David R. Hawkins was an American psychiatrist and spiritual teacher whose Letting Go offers a method for releasing negative emotions, blending psychology with non-dual spiritual philosophy.
David R. Hawkins was a psychiatrist and spiritual teacher who treated thousands of patients before moving increasingly into the territory of consciousness research and non-dual spirituality. He is best known for his Map of Consciousness — a scale purporting to calibrate the energetic level of different emotional states from shame through courage to enlightenment — and for the kinesiology-based technique he called “applied kinesiology” for testing truth. Letting Go, published in 2012 and derived from his clinical and spiritual experience, focuses on a specific practical technique: surrendering to the feeling beneath the emotional surface rather than suppressing, expressing, or escaping it.
The core of the surrender technique is straightforward: when a difficult emotion arises, instead of reacting to it or pushing it away, allow yourself to feel it fully, without judgment, and notice what happens. Practitioners report that this simple shift produces genuine relief. The book presents the method through a clinical and spiritual lens, with case examples drawn from Hawkins’s years of practice, and many readers find its central insight — that resistance to feelings perpetuates them — both practically useful and philosophically coherent.
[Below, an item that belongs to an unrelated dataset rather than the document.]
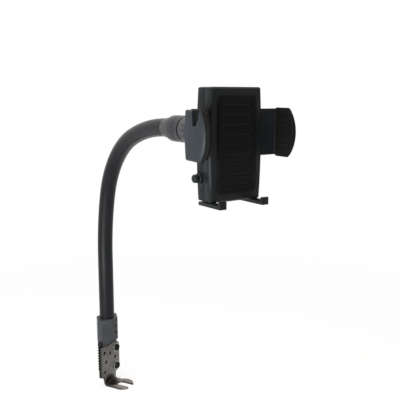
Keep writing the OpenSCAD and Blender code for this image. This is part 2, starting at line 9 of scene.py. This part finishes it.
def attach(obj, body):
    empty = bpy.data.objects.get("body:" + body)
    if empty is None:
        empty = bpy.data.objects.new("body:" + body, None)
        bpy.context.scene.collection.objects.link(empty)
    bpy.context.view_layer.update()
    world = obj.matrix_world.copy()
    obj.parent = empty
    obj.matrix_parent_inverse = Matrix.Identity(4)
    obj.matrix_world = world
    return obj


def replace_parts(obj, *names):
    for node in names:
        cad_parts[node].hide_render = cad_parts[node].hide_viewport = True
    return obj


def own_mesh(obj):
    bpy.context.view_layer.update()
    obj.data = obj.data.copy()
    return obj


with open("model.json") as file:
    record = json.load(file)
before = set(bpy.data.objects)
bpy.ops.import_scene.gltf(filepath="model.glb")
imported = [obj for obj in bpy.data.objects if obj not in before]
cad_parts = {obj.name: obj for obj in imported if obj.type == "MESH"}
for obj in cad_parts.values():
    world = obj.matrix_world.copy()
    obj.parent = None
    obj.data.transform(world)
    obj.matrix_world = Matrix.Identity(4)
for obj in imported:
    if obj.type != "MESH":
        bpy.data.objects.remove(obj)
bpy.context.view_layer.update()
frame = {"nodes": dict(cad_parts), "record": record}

Hawkins’s broader framework — including his consciousness calibration scale and kinesiology claims — has been dismissed by the mainstream scientific community as pseudoscience, and rightly so. Letting Go is best read while separating its practical method, which has genuine parallels in acceptance-based psychotherapy, from the more speculative metaphysical scaffolding. For readers open to its framing, it can be quietly transformative; for those expecting evidence-based psychology, it will require significant tolerance for unverified claims.